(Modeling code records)
(begin)
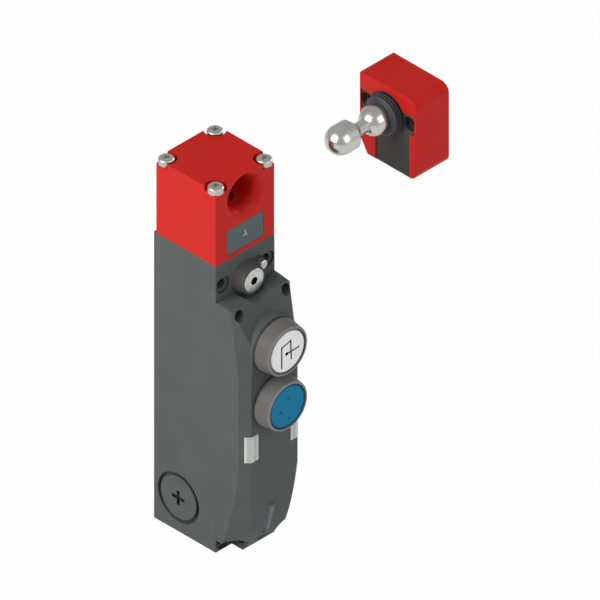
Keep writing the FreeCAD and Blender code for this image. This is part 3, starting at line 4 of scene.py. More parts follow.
import bpy
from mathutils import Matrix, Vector

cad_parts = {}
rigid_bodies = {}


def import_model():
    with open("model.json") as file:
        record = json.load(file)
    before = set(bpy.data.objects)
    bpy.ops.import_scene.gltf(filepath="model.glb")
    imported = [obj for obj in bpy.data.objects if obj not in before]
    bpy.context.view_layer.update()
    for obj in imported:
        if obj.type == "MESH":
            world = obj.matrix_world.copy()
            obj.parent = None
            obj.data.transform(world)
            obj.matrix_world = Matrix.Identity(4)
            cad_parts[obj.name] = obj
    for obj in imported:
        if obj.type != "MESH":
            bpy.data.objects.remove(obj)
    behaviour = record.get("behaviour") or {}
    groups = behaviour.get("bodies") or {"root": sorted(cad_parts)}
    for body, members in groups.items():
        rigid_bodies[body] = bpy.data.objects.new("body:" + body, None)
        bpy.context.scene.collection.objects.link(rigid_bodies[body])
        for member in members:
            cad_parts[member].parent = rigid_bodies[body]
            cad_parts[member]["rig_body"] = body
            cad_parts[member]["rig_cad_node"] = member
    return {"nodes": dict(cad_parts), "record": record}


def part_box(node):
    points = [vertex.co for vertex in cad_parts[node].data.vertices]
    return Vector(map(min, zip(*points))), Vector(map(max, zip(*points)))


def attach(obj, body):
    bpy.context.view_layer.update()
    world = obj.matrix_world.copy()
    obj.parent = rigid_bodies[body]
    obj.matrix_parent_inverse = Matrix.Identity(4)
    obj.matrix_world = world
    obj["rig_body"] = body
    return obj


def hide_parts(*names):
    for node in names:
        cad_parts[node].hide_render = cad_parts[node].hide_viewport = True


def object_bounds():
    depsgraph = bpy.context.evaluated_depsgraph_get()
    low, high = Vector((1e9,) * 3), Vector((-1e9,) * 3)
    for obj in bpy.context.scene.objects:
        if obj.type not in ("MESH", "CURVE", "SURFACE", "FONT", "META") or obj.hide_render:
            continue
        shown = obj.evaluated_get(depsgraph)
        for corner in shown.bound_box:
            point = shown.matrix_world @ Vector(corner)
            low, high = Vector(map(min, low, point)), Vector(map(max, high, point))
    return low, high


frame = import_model()
CAD_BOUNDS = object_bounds()
NODES = frame["nodes"]

bl_info = {
    "name": "Tongue interlock switch",
    "version": (1, 0, 0),
    "blender": (4, 5, 0),
    "location": "View3D > Sidebar > Switch",
    "description": "Finishes and fine detail of a guard-locking switch and its actuator",
    "category": "Object",
}

MM = 0.001
X, Y, Z = 0, 1, 2
LOW, HIGH = 0, 1
WHITE = (1.0, 1.0, 1.0)

# How a copy of a CAD node is merged, flattened, rounded and shaded
MERGE_GAP = 0.002 * MM
FLAT_ANGLE = math.radians(0.4)
EDGE_ANGLE = math.radians(28)
SMOOTH_ANGLE = math.radians(38)

# Upright edges of the housing and the head, drawn out to sharper ones
BODY_EDGE_R = 1.2 * MM
HEAD_EDGE_R = 1.8 * MM
UPRIGHT_TOLERANCE = 0.05 * MM

# Upper corners of the cover: its ledge, and the slope in front of it
SHOULDER_R = 4.5 * MM
SHOULDER_EASE = 0.55
SHOULDER_TOLERANCE = 0.1 * MM
LEDGE_DEPTH = 10.5 * MM
LEDGE_MARGIN = 0.01 * MM
SLOPE_RUN = 9.4 / 22.6

# Springs are short by a little more than the joint's travel
BUTTON_TRAVEL = 2.6 * MM
BOLT_TRAVEL = 5.1 * MM

# Places that take painted shade or a painted highlight
LIP_DEPTH = 0.55 * MM
CHIN_RIB_HALF = 2.1 * MM
CHIN_RIB_FOOT, CHIN_RIB_TOP = -71.5 * MM, -50.5 * MM
FIXING_CENTRES = ((-56.45, 120.5), (-27.45, 120.5))
FIXING_RECESS_R = 4.3 * MM
PLUG_CROSS_DEPTH = 0.4 * MM
PLUG_CROSS_REACH = 4.5 * MM
SOCKET_DEPTH = 0.5 * MM
SOCKET_REACH = 2.4 * MM

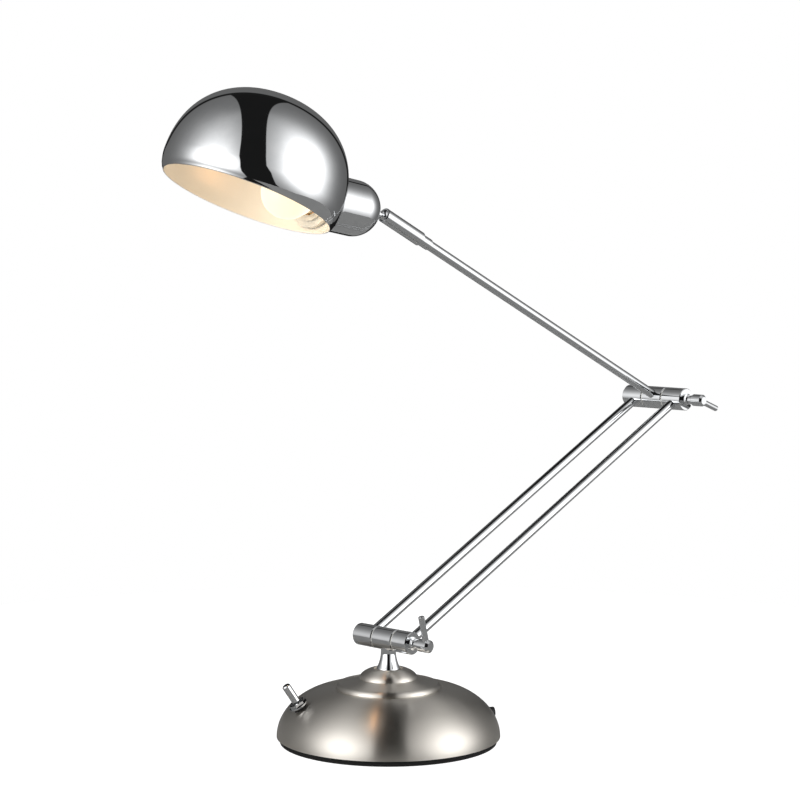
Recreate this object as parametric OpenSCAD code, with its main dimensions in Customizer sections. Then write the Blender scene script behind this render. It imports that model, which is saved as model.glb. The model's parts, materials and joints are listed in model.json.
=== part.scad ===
(end)
**Exercise description:**
Print the material above verbatim, first line through the line containing "before = set(bpy.data.objects)", both included.

**Output:**
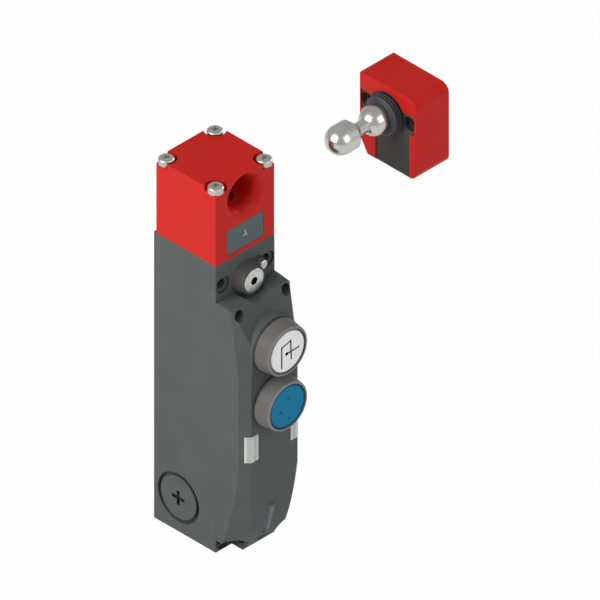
Keep writing the FreeCAD and Blender code for this image. This is part 3, starting at line 4 of scene.py. More parts follow.
import bpy
from mathutils import Matrix, Vector

cad_parts = {}
rigid_bodies = {}


def import_model():
    with open("model.json") as file:
        record = json.load(file)
    before = set(bpy.data.objects)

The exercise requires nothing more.